Me lo contaron las religiosas que, en 2003, hospedaron a san Juan Pablo II en Madrid. Se lo encontraban de noche en la capilla, abrazado al sagrario y cantando. Supieron que cantaba canciones que su madre le enseñó de pequeño. Como un niño. Y era el coloso de Dios que dio varias vueltas al mundo proclamando el nombre de Cristo.
Si no os convertís y os hacéis como niños, no entraréis en el reino de los cielos. Estas palabras no son una invitación a la inmadurez ni a los infantilismos. De inmadurez e infantilismos, por desgracia, andamos sobrados, pero nada tienen que ver con la infancia espiritual. San Juan Pablo II era un niño, no un crío.

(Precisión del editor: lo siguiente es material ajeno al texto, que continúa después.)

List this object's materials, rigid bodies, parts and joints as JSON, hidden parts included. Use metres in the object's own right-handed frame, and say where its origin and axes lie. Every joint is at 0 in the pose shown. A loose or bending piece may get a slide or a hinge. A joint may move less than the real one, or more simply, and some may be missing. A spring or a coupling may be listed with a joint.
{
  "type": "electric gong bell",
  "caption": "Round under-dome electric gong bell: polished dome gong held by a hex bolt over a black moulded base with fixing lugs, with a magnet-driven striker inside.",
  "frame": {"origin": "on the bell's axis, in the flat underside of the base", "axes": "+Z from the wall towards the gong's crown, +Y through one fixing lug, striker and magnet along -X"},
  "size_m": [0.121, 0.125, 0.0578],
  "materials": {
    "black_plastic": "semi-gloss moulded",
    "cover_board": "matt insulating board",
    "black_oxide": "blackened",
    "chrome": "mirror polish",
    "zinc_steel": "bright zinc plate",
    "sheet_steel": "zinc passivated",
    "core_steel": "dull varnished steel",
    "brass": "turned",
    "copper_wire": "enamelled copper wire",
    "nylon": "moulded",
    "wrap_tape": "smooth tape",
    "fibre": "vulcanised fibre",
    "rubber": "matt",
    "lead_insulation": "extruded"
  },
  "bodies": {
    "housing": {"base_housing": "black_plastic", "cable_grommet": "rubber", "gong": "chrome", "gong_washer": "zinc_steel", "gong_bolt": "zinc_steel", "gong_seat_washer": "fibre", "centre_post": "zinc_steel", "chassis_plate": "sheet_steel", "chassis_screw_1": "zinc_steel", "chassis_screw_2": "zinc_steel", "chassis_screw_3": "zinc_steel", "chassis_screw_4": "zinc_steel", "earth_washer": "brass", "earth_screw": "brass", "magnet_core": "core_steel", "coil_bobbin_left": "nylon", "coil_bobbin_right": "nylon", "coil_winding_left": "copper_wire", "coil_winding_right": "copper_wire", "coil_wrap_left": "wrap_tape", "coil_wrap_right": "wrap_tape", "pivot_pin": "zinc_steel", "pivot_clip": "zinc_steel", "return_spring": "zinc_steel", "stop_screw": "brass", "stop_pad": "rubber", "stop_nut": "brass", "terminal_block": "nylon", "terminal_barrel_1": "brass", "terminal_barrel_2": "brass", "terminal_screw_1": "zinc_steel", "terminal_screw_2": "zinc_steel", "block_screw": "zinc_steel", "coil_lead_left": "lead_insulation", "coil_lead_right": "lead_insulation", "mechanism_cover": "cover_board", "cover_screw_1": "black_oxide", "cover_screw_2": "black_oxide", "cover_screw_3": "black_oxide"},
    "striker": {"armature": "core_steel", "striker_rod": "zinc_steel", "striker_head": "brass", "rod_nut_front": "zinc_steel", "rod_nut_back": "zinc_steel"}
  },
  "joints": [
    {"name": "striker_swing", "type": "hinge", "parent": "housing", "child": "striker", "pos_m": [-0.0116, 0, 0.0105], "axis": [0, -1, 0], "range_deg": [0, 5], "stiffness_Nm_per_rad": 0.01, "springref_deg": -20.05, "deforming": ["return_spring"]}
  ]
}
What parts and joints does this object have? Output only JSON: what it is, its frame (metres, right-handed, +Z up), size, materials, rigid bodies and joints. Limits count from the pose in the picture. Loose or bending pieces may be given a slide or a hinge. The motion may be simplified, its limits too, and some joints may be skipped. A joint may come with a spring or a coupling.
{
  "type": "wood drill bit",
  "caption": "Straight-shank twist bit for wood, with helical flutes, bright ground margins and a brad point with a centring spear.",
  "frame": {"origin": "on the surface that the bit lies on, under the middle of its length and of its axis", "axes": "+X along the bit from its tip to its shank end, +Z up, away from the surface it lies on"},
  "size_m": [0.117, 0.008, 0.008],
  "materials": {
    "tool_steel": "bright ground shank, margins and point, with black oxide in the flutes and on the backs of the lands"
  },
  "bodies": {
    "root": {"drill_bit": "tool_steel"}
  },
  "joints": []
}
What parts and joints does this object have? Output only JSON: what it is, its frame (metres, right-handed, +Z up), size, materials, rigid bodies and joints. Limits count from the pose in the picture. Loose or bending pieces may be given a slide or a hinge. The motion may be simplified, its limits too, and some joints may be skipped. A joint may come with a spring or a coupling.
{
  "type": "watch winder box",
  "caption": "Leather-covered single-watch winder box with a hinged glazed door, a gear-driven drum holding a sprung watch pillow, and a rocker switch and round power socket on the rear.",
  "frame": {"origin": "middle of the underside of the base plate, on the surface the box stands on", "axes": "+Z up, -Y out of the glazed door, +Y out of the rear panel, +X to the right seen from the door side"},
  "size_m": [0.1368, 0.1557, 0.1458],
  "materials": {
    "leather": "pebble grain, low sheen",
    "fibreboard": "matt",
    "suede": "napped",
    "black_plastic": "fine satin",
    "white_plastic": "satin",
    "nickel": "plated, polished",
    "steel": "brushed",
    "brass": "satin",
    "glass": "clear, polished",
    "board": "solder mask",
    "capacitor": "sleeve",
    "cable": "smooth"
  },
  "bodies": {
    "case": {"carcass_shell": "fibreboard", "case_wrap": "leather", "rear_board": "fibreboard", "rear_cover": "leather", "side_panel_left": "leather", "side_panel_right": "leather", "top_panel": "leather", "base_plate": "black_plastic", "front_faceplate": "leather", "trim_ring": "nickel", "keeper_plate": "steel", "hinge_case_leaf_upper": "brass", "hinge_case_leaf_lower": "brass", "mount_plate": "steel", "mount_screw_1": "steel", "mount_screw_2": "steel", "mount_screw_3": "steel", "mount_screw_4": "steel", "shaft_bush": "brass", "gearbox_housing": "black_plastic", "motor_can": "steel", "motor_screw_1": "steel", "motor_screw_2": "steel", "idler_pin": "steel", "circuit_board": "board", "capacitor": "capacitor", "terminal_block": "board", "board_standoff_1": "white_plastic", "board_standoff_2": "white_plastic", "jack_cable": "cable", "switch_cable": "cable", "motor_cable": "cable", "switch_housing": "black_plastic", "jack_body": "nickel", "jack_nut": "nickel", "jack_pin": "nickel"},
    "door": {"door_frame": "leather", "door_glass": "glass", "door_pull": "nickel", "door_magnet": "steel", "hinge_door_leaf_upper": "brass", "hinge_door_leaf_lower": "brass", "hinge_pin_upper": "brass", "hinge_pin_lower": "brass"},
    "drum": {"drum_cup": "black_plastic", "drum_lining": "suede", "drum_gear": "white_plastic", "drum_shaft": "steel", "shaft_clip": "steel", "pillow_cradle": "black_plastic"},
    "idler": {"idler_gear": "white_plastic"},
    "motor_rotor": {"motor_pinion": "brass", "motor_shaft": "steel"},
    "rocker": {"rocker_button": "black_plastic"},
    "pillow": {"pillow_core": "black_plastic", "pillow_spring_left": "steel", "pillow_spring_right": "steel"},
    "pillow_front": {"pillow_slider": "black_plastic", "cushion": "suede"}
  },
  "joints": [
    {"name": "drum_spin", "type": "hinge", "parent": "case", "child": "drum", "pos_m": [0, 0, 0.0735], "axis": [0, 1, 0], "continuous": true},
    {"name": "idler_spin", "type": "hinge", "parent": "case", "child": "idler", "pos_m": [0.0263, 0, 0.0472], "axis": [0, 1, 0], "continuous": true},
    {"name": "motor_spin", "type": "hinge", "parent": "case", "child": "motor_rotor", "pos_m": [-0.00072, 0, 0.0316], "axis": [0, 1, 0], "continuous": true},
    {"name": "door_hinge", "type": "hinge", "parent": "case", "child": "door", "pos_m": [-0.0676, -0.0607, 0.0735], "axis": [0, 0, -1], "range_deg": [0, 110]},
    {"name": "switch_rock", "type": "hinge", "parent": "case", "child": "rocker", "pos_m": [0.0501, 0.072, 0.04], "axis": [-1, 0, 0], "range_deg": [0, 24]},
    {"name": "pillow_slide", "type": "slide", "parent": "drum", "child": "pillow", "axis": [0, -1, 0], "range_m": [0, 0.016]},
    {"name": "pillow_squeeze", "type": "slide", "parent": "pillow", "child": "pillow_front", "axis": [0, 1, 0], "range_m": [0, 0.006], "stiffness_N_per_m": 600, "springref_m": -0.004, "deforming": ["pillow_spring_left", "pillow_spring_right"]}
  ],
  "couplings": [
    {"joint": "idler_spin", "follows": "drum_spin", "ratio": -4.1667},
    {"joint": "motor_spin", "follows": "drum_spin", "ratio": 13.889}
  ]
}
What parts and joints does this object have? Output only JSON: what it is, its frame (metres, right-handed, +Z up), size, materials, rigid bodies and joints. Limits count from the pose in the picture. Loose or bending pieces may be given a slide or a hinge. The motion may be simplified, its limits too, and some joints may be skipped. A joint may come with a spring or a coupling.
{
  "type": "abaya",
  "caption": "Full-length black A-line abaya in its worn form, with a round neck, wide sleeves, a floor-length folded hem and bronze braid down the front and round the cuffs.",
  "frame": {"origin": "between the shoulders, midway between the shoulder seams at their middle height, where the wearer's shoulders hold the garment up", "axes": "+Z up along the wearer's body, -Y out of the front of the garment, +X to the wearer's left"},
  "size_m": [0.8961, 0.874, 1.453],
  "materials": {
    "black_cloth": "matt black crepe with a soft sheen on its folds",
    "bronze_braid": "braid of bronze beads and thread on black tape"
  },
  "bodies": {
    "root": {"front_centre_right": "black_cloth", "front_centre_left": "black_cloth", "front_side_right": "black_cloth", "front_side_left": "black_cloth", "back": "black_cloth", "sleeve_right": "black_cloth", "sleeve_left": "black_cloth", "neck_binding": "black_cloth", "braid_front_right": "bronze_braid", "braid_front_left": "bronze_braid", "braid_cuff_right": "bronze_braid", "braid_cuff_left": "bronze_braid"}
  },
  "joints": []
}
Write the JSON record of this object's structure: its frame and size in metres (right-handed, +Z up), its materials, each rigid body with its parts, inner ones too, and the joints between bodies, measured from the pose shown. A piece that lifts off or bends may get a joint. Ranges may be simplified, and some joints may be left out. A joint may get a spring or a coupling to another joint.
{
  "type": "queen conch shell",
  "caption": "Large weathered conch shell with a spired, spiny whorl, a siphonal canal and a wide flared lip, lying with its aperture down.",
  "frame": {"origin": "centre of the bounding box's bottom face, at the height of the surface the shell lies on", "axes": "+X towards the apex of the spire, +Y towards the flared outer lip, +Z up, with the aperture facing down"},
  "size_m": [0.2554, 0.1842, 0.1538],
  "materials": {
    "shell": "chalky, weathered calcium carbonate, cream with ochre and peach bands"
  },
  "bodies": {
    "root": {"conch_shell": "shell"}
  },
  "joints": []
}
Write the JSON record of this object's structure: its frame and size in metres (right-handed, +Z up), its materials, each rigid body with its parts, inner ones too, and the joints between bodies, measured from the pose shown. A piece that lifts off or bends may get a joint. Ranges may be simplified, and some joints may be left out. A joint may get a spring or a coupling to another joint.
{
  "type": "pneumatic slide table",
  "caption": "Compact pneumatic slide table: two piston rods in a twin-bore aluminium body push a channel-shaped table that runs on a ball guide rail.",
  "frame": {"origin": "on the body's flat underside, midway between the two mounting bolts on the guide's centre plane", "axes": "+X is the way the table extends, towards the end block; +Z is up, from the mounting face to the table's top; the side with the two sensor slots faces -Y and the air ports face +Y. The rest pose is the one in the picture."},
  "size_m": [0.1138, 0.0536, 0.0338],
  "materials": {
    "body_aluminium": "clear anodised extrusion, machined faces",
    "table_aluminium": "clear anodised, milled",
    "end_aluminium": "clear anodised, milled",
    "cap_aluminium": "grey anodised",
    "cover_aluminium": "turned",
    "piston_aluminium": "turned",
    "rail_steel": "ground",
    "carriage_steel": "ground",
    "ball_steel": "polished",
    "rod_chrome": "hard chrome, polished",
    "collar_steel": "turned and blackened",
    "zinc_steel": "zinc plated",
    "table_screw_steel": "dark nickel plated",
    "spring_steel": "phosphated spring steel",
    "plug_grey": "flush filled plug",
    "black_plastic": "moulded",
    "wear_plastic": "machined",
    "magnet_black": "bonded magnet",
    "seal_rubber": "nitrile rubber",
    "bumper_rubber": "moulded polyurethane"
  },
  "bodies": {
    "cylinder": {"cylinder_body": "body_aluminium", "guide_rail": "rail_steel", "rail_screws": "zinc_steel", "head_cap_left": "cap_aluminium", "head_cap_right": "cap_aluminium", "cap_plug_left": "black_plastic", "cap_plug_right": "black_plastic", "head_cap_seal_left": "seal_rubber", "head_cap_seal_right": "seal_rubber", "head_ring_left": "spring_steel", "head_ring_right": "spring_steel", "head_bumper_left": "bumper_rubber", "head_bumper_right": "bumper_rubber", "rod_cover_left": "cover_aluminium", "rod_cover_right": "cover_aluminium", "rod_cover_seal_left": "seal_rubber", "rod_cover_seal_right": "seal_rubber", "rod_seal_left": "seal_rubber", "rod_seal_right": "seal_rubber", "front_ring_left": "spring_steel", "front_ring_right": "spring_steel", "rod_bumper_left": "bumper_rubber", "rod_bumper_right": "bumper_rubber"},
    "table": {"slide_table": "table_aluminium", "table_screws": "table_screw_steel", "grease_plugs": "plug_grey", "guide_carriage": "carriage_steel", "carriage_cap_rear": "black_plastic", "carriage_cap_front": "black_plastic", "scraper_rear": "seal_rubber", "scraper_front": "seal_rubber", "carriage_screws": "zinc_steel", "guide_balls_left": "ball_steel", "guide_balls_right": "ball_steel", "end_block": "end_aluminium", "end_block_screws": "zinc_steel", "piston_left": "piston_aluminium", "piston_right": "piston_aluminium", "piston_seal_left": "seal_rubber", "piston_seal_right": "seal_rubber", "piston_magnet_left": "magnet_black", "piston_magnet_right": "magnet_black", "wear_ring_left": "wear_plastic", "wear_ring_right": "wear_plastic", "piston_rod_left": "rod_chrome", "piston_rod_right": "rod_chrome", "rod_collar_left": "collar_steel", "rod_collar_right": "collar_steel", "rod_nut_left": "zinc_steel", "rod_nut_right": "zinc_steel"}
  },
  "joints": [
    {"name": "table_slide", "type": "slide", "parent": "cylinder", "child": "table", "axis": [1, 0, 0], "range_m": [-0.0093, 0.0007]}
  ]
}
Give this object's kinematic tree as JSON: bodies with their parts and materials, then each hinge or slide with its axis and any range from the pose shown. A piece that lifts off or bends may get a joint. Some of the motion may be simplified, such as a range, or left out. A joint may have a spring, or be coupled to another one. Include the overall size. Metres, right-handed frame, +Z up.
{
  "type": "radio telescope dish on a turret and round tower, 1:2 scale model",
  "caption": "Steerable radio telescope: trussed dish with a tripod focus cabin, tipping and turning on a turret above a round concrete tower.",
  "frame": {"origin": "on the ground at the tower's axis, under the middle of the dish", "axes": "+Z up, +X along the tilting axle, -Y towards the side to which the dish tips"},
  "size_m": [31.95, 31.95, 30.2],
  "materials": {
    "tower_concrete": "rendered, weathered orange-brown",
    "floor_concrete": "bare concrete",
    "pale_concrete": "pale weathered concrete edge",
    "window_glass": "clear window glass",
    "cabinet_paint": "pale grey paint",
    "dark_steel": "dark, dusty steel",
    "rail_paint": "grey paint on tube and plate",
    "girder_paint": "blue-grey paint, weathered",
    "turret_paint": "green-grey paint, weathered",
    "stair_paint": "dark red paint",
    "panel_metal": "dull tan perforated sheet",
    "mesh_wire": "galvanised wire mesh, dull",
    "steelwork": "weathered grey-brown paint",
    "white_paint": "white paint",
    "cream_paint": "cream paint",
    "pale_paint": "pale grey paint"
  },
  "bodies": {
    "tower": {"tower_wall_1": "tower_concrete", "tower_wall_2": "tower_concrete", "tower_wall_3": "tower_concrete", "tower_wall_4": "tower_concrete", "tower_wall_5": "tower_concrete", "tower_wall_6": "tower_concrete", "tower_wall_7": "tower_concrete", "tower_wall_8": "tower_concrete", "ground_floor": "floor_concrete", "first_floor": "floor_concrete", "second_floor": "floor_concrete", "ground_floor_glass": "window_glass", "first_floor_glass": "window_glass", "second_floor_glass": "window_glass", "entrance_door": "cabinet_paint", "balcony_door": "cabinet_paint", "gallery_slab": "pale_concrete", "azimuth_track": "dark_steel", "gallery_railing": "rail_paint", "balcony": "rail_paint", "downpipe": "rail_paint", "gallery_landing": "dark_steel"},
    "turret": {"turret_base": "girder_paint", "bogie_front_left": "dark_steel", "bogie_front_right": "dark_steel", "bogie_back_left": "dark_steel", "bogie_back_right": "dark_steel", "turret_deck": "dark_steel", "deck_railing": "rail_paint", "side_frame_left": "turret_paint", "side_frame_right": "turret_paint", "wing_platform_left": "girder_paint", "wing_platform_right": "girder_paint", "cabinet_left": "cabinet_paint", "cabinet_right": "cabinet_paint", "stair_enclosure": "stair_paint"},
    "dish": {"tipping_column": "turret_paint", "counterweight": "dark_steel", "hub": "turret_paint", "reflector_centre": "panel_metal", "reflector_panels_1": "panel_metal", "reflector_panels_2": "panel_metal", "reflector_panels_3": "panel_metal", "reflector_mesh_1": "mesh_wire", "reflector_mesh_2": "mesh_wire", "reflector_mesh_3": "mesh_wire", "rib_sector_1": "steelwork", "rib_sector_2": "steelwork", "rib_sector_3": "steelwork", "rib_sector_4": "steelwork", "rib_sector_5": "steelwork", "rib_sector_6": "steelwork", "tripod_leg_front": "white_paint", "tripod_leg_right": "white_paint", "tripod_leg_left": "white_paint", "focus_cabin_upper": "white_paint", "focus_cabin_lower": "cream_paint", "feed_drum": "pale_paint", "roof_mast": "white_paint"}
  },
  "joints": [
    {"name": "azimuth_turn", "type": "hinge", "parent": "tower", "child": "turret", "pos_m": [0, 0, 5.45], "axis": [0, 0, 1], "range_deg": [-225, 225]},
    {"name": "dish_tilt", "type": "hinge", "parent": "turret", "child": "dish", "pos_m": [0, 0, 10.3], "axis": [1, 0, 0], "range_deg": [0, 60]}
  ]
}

La infancia espiritual es un proceso interior que tiene lugar cuando el Hijo te va mostrando al Padre. Y es tanta la grandeza que se presenta al alma, y tan dulce la ternura que emana, que el alma, ante esa contemplación, se hace pequeña, muy pequeña… niña. Y se deja abrazar y mecer, acariciar y besar. Y calla. Y gime. Y canta. Y goza.
Hacia fuera sucede lo contrario. Ese conocimiento de Dios crea personas realmente maduras y responsables. Porque están en Verdad.